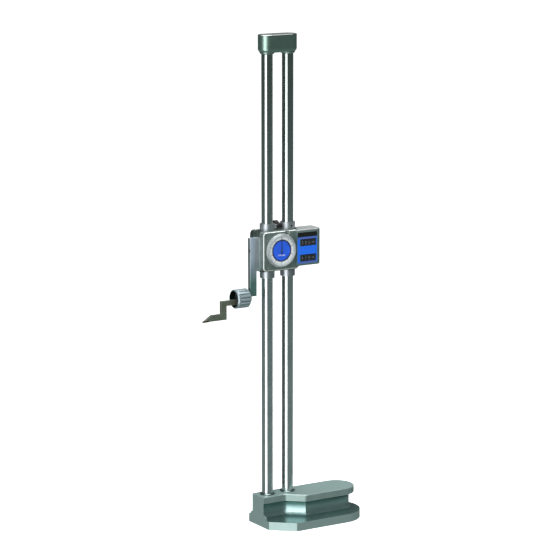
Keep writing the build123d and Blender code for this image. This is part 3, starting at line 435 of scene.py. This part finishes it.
def plated_casting():
    """Dark plated body, with the turned collars above and below it left bright."""
    above, below = 0.6 * MM, 3.8 * MM     # where the collars start from the housing
    soft = 0.2 * MM
    finish = Finish("plated_casting", 0.32, 0.95)
    patches = finish.patches(12 * MM)
    body = finish.mix(patches, (0.15, 0.19, 0.17), (0.24, 0.28, 0.265))
    # painted highlight along the body's edges
    body = finish.mix(finish.edges(0.9 * MM), body, (0.66, 0.70, 0.70))
    collar = finish.mix(patches, (0.51, 0.54, 0.58), (0.61, 0.64, 0.69))
    low, high = span("dial_housing", Z)
    up = finish.axis("Z")
    turned = finish.math("ADD", finish.fit(up, high + above, high + above + soft),
                         finish.fit(up, low - below, low - below - soft))
    finish.colour(finish.mix(turned, body, collar))
    grit = finish.grit(1.2 * MM)
    finish.roughness(finish.math("ADD", finish.fit(grit, 0.3, 0.7, -0.05, 0.05),
                                 finish.fit(turned, 0, 1, 0.34, 0.42)))
    return finish.emboss(grit, 0.03 * MM)


def satin_shell():
    """Mottled satin shell, its bevel round the front polished and painted near-white as a
    highlight line.
    """
    bevel_deep = 1.0 * MM
    finish = Finish("satin_shell", 0.38, 0.55)
    satin = finish.mix(finish.patches(9 * MM), (0.16, 0.22, 0.20), (0.28, 0.34, 0.32))
    depth = finish.axis("Y")
    behind_front = finish.fit(depth, HOUSING_FRONT + 0.02 * MM, HOUSING_FRONT + 0.1 * MM)
    before_side = finish.fit(depth, HOUSING_FRONT + bevel_deep + 0.2 * MM,
                             HOUSING_FRONT + bevel_deep)
    bevel = finish.both(behind_front, before_side)
    # painted highlight: the front bevel and the edges are painted near-white and less
    # metallic
    bright = finish.math("MAXIMUM", bevel, finish.edges(1.4 * MM))
    finish.colour(finish.mix(bright, satin, (0.97, 1.0, 0.98)))
    finish.metallic(finish.fit(bright, 0, 1, 0.55, 0.1))
    grit = finish.grit(1.0 * MM)
    finish.roughness(finish.fit(grit, 0.3, 0.7, 0.32, 0.44))
    return finish.emboss(grit, 0.03 * MM)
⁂
** WRITTEN INSTRUCTION **
All of the lines above need to be given again exactly.

** ANSWER BELOW **
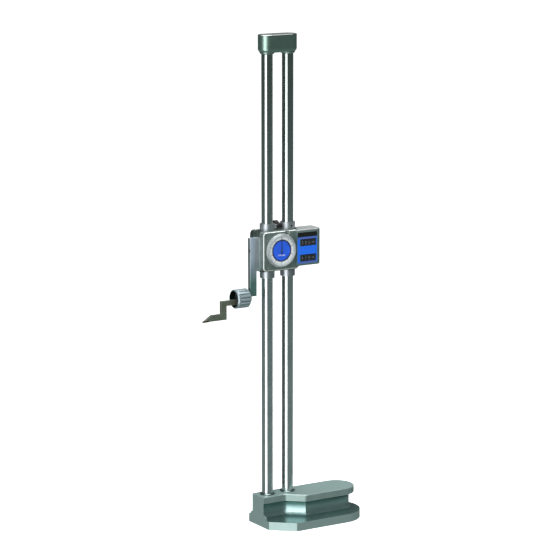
Keep writing the build123d and Blender code for this image. This is part 3, starting at line 435 of scene.py. This part finishes it.
def plated_casting():
    """Dark plated body, with the turned collars above and below it left bright."""
    above, below = 0.6 * MM, 3.8 * MM     # where the collars start from the housing
    soft = 0.2 * MM
    finish = Finish("plated_casting", 0.32, 0.95)
    patches = finish.patches(12 * MM)
    body = finish.mix(patches, (0.15, 0.19, 0.17), (0.24, 0.28, 0.265))
    # painted highlight along the body's edges
    body = finish.mix(finish.edges(0.9 * MM), body, (0.66, 0.70, 0.70))
    collar = finish.mix(patches, (0.51, 0.54, 0.58), (0.61, 0.64, 0.69))
    low, high = span("dial_housing", Z)
    up = finish.axis("Z")
    turned = finish.math("ADD", finish.fit(up, high + above, high + above + soft),
                         finish.fit(up, low - below, low - below - soft))
    finish.colour(finish.mix(turned, body, collar))
    grit = finish.grit(1.2 * MM)
    finish.roughness(finish.math("ADD", finish.fit(grit, 0.3, 0.7, -0.05, 0.05),
                                 finish.fit(turned, 0, 1, 0.34, 0.42)))
    return finish.emboss(grit, 0.03 * MM)


def satin_shell():
    """Mottled satin shell, its bevel round the front polished and painted near-white as a
    highlight line.
    """
    bevel_deep = 1.0 * MM
    finish = Finish("satin_shell", 0.38, 0.55)
    satin = finish.mix(finish.patches(9 * MM), (0.16, 0.22, 0.20), (0.28, 0.34, 0.32))
    depth = finish.axis("Y")
    behind_front = finish.fit(depth, HOUSING_FRONT + 0.02 * MM, HOUSING_FRONT + 0.1 * MM)
    before_side = finish.fit(depth, HOUSING_FRONT + bevel_deep + 0.2 * MM,
                             HOUSING_FRONT + bevel_deep)
    bevel = finish.both(behind_front, before_side)
    # painted highlight: the front bevel and the edges are painted near-white and less
    # metallic
    bright = finish.math("MAXIMUM", bevel, finish.edges(1.4 * MM))
    finish.colour(finish.mix(bright, satin, (0.97, 1.0, 0.98)))
    finish.metallic(finish.fit(bright, 0, 1, 0.55, 0.1))
    grit = finish.grit(1.0 * MM)
    finish.roughness(finish.fit(grit, 0.3, 0.7, 0.32, 0.44))
    return finish.emboss(grit, 0.03 * MM)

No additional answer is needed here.